Combined effect of climate and vegetation on soil-landscape development in volcanic ecosystems (Galapagos, Ecuador)

Understanding the spatial variation of rock-derived weathering products across heterogeneous landscapes is important to constrain ecosystem processes. Few quantitative data exist on soil-landscape development in pristine volcanic ecosystems, as most of these ecosystems are prone to intensive land use and management. By working in the Galapagos Islands, a UNESCO World Heritage Site, we aim to constrain physical erosion and weathering over millennial timescales from empirical data in pristine ecosystems. Our monitoring sites on the island of Santa Cruz cover a ~10 km long NW-SE stretch with a 10-fold increase in precipitation rates and associated changes in vegetation cover. In five ecosystems, we monitor two sites: one that is developed on basaltic lava flows and a second one on basaltic scoriae. By controlling for the age and composition of the basaltic parent material, we focused on the unique natural soil landscapes that developed along the sharp hydroclimatic gradient.

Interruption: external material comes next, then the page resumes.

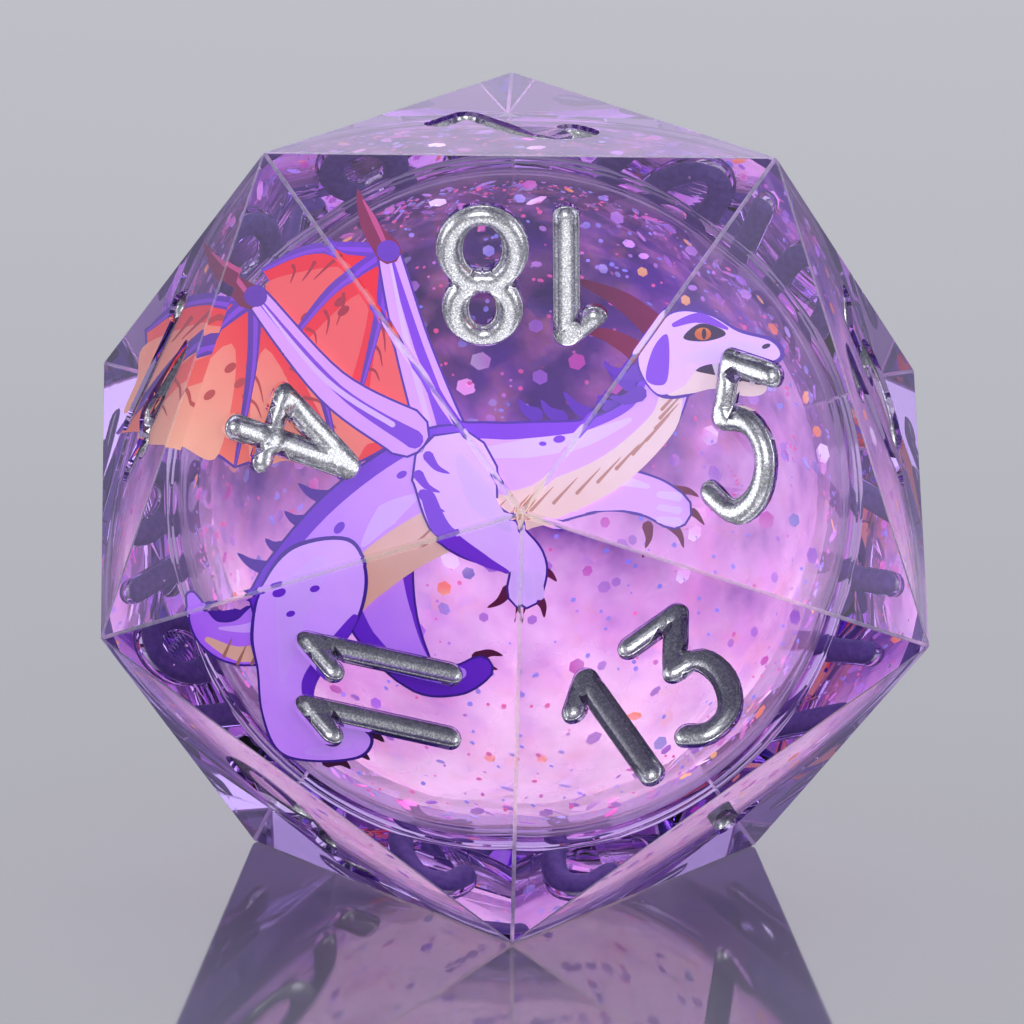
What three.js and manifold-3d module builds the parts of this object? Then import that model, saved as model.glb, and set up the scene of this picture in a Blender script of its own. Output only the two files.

We determined weathering extent, and rates of physical erosion based on geochemical proxies and meteoric ¹⁰Be isotopes (¹⁰Be_m). These data were then related to time-series of precipitation, air, and soil temperature to explore the relationship between soil development, climate, and parent material. Along the hydroclimatic gradient, the empirical data on chemical weathering and physical erosion show a nonlinear relationship with the precipitation rate.